**Aim**
Exactly the lines from the one that contains "caster_hub_fl();" to the one that contains "points = [vertex.co", both lines included, should be copied, and no others.
***
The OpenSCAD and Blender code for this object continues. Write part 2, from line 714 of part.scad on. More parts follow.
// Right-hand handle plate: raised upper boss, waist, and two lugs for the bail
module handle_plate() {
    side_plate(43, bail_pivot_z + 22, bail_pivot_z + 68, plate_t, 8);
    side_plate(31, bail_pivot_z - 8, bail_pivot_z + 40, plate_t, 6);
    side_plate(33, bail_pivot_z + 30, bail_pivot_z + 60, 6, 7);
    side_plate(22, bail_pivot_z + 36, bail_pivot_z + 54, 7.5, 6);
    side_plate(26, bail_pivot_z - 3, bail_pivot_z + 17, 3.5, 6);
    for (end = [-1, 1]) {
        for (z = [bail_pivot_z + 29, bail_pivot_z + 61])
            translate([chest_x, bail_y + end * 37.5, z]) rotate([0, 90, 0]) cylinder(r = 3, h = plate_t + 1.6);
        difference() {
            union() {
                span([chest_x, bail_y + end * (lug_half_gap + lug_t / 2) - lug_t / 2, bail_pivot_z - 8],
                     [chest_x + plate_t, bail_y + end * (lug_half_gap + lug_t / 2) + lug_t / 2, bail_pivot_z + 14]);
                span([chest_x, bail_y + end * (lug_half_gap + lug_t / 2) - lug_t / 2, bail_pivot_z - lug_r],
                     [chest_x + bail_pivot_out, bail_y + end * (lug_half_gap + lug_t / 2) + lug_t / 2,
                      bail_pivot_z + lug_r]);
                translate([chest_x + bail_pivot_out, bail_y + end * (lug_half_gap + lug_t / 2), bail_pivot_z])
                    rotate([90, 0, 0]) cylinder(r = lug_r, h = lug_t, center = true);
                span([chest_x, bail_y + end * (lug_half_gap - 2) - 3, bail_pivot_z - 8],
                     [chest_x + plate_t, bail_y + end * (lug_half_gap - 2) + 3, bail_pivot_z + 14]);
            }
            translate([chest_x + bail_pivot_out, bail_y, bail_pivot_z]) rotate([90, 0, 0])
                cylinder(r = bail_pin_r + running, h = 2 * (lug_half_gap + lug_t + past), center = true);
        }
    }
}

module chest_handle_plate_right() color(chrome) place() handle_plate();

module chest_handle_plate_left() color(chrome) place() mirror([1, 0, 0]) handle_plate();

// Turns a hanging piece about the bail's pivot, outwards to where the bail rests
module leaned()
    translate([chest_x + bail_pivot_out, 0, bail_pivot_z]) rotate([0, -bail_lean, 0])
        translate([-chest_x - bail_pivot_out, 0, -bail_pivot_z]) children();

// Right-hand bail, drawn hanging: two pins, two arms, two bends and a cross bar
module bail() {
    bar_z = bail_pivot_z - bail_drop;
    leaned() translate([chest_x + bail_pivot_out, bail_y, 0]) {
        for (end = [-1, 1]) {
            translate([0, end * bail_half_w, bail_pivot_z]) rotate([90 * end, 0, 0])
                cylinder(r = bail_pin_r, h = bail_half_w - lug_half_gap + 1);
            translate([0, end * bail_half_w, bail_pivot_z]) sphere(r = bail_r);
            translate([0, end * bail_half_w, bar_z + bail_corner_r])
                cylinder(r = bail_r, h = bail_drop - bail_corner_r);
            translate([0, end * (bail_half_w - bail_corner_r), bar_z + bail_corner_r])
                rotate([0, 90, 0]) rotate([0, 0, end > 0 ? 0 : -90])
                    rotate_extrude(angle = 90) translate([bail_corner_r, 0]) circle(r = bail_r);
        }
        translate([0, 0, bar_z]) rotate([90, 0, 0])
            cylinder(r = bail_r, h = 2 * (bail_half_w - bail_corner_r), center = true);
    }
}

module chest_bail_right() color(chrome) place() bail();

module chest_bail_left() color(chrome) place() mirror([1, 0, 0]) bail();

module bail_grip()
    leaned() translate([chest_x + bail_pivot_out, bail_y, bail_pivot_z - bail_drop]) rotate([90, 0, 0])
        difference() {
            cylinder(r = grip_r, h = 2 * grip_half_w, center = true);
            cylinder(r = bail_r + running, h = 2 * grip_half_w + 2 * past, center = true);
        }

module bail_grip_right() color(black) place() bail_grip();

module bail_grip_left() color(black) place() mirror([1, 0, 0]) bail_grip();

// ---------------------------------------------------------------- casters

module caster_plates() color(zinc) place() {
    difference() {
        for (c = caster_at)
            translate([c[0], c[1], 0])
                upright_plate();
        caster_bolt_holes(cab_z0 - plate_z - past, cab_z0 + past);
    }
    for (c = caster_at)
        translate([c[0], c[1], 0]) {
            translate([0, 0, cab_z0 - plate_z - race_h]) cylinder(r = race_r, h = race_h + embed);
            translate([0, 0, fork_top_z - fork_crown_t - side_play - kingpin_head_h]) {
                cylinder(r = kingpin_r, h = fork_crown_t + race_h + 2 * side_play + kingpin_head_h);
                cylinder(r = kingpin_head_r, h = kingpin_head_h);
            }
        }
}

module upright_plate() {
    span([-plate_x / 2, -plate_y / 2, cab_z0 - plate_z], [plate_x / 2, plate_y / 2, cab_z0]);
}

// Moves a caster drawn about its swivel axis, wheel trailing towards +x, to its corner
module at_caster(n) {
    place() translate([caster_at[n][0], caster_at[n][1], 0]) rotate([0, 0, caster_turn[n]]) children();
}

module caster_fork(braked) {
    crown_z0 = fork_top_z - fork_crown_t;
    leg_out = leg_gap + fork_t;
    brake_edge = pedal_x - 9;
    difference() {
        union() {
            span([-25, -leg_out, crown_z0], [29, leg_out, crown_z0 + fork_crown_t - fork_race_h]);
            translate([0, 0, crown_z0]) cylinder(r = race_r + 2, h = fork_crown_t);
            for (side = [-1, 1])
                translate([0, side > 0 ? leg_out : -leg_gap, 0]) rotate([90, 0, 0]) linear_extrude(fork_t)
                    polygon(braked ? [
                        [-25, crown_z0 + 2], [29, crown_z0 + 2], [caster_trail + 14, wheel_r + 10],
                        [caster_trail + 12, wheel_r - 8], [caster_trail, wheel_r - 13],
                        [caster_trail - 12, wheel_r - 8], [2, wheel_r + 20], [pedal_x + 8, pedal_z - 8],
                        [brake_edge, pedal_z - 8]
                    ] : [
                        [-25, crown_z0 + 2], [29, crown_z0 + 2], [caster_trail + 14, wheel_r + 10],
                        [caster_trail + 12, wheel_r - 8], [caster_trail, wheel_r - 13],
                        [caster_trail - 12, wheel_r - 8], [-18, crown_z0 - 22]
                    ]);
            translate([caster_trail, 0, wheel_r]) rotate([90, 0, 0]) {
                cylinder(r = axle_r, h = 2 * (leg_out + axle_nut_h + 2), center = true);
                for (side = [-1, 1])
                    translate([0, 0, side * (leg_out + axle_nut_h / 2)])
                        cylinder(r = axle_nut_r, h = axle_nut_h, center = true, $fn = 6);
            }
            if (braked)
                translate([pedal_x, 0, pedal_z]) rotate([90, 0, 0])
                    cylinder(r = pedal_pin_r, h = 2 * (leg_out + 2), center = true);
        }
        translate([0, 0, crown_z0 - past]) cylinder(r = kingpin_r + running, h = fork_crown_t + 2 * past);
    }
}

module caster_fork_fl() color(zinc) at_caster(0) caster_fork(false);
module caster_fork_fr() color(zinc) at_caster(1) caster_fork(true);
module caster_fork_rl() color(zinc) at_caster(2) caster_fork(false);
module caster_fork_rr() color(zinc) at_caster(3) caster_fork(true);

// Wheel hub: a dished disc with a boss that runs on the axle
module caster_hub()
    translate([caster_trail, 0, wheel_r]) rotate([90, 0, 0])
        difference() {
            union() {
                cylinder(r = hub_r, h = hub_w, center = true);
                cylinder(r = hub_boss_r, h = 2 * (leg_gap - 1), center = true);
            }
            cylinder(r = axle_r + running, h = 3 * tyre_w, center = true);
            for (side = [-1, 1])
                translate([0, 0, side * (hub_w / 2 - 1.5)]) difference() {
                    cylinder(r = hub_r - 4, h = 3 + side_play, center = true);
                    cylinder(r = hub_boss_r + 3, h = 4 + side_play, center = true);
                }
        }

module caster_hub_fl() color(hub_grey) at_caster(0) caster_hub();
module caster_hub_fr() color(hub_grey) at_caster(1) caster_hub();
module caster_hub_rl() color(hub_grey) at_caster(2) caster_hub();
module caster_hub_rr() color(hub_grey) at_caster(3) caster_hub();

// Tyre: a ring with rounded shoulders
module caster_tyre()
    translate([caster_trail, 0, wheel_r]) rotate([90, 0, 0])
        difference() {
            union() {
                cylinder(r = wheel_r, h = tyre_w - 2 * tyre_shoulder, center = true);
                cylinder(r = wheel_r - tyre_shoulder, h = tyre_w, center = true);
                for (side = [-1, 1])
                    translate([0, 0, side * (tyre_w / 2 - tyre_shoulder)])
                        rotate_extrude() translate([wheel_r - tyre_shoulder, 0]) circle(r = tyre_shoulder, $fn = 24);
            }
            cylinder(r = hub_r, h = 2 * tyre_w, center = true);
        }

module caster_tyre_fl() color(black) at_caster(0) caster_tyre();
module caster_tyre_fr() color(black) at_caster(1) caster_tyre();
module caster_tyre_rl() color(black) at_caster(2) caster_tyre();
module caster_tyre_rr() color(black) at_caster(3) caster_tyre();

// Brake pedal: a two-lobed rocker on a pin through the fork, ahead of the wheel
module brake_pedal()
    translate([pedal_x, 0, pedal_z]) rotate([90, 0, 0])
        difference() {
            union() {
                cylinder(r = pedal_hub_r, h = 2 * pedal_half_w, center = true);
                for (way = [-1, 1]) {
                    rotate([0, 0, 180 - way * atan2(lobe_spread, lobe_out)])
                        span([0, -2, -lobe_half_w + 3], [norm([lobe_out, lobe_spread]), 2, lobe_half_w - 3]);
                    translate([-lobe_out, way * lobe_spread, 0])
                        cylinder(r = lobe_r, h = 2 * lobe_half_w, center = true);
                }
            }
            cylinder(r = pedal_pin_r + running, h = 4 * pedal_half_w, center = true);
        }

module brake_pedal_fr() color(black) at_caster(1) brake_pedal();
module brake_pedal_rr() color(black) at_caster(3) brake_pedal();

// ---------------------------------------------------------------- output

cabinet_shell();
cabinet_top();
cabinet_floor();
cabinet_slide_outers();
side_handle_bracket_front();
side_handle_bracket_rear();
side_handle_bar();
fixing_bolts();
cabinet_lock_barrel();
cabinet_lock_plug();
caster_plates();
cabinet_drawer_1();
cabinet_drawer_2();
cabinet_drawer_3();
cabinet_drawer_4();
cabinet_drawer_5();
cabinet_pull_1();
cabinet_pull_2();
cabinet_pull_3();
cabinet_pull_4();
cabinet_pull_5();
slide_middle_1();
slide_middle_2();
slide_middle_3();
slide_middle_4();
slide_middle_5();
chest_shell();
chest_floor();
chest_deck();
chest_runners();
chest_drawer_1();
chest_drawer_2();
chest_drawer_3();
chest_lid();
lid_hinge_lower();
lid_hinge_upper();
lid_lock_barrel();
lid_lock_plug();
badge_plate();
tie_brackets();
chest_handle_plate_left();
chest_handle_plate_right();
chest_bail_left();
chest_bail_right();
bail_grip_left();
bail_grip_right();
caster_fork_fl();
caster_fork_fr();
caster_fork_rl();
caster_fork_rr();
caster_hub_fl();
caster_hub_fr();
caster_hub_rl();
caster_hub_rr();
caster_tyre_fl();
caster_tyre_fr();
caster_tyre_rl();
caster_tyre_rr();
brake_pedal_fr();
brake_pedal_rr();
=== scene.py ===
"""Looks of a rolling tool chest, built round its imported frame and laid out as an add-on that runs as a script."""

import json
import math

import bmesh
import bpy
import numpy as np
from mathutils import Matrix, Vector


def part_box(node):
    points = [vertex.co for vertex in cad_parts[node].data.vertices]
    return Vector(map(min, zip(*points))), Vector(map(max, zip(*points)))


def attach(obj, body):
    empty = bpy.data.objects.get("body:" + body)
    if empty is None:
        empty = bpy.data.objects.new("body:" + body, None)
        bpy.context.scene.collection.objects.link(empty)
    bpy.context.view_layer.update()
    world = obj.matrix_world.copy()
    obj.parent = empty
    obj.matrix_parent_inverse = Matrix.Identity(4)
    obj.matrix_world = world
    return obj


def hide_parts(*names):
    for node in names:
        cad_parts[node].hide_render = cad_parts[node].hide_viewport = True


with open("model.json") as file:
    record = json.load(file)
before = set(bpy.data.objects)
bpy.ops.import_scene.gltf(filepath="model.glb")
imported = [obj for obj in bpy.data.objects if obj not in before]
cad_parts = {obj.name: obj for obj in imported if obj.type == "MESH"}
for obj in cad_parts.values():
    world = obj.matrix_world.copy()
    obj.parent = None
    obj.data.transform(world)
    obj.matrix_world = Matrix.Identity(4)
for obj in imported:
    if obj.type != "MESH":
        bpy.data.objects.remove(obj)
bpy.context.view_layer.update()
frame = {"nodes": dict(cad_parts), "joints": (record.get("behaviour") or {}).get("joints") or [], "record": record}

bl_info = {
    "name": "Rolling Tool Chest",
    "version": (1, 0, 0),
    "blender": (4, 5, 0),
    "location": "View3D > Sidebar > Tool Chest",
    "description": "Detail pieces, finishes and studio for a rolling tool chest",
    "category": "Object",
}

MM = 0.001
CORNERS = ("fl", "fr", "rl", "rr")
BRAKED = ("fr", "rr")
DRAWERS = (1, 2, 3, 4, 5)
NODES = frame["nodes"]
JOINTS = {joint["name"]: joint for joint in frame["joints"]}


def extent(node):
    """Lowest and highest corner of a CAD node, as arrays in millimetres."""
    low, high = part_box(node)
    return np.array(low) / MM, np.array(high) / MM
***
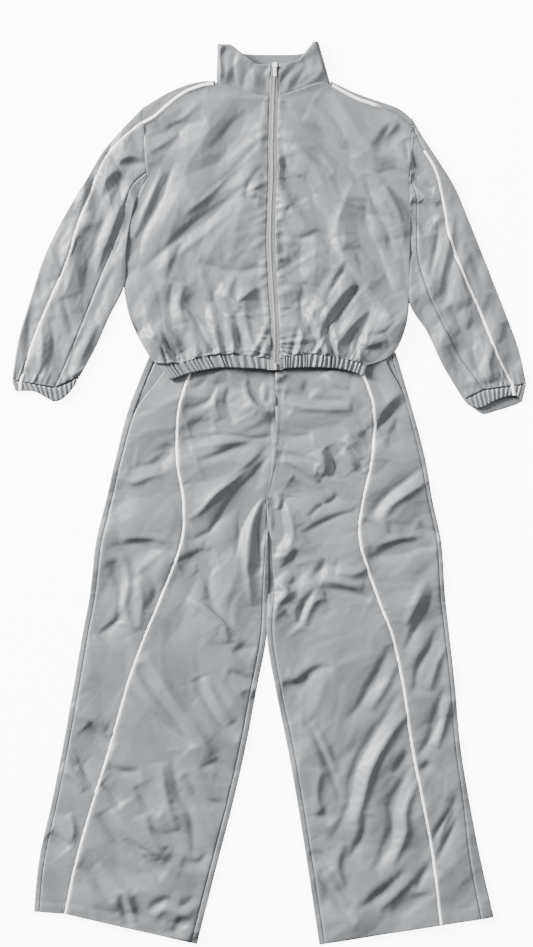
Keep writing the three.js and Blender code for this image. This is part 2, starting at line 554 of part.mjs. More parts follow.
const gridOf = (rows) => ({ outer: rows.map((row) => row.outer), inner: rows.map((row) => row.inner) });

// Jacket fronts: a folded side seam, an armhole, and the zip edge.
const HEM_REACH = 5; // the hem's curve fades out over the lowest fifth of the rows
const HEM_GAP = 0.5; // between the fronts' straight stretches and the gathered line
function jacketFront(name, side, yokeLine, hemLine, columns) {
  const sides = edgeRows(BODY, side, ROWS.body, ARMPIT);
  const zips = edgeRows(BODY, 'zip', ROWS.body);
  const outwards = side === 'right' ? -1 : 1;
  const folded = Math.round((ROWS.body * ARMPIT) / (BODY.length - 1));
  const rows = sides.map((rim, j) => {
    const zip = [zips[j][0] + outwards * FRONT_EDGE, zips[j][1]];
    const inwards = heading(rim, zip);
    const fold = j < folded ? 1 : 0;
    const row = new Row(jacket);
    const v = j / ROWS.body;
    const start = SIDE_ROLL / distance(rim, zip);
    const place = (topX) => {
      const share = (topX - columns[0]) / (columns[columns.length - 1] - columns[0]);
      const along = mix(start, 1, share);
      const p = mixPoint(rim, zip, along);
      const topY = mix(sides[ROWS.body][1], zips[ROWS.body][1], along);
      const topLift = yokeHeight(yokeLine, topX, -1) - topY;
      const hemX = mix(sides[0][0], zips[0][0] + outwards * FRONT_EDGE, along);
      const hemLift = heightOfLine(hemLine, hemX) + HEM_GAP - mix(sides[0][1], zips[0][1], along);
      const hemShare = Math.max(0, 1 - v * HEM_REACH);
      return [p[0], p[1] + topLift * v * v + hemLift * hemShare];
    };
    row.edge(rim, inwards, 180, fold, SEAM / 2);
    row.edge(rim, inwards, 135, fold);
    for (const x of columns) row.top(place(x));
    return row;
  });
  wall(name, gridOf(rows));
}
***
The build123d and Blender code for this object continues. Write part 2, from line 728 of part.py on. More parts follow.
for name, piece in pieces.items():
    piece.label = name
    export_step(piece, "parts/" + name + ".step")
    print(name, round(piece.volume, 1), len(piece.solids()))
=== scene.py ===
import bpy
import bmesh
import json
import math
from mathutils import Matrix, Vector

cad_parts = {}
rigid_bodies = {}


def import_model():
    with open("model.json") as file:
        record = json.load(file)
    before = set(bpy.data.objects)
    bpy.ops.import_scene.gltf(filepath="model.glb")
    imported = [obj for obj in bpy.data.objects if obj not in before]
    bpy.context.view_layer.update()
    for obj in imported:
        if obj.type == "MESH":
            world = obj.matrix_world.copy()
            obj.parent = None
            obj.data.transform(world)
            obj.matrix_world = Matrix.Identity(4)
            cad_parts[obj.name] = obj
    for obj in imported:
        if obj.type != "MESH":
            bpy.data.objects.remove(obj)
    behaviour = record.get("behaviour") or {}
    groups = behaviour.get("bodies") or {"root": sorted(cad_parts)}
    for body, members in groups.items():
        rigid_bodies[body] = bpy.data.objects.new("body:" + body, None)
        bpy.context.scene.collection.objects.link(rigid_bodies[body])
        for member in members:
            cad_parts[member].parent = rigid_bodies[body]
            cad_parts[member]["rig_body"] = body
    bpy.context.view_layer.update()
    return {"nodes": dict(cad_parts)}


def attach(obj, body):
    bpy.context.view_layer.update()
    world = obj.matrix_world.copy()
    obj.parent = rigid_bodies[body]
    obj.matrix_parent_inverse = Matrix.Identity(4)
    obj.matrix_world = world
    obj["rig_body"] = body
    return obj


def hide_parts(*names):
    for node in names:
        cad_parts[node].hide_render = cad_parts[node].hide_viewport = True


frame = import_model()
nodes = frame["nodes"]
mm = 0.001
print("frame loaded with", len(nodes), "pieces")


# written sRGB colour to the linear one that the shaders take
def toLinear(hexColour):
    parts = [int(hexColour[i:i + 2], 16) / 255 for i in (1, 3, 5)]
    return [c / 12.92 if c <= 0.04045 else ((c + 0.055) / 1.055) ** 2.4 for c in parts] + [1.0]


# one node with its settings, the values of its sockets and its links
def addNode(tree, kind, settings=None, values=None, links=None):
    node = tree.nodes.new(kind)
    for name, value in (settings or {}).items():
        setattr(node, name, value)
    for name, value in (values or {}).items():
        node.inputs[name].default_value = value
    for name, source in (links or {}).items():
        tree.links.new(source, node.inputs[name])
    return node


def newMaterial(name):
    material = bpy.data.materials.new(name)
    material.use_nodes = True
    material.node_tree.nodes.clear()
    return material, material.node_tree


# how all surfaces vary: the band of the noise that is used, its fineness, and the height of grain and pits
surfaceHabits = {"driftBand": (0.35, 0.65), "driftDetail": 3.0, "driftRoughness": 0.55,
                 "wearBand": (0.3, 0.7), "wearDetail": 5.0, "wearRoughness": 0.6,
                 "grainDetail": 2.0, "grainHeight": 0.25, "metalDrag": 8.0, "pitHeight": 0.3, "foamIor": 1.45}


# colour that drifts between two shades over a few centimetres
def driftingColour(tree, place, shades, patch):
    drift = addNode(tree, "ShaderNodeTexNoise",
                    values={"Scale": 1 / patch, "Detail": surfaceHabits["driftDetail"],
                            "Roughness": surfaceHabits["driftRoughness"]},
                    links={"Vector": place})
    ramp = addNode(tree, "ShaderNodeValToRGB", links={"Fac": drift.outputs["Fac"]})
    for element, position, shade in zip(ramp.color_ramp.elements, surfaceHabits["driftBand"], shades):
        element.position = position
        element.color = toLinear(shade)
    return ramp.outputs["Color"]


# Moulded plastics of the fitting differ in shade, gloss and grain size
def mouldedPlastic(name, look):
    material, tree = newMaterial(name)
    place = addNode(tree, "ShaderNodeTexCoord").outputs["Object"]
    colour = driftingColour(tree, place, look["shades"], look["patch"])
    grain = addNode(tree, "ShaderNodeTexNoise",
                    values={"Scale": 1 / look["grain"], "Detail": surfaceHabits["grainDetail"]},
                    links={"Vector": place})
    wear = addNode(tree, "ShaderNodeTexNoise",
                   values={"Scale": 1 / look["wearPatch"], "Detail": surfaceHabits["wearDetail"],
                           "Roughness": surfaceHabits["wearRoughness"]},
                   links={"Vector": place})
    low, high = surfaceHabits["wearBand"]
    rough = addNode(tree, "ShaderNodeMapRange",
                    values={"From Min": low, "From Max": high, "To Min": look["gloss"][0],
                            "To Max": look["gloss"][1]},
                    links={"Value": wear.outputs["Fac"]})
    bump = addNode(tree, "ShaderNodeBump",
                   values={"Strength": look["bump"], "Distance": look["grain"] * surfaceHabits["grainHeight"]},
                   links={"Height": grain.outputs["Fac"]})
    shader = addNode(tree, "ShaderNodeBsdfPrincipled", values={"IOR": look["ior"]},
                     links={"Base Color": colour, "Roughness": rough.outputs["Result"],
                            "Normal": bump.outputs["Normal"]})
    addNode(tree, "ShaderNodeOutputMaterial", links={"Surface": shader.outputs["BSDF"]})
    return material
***
**Result of this exercise**
caster_hub_fl();
caster_hub_fr();
caster_hub_rl();
caster_hub_rr();
caster_tyre_fl();
caster_tyre_fr();
caster_tyre_rl();
caster_tyre_rr();
brake_pedal_fr();
brake_pedal_rr();
=== scene.py ===
"""Looks of a rolling tool chest, built round its imported frame and laid out as an add-on that runs as a script."""

import json
import math

import bmesh
import bpy
import numpy as np
from mathutils import Matrix, Vector


def part_box(node):
    points = [vertex.co for vertex in cad_parts[node].data.vertices]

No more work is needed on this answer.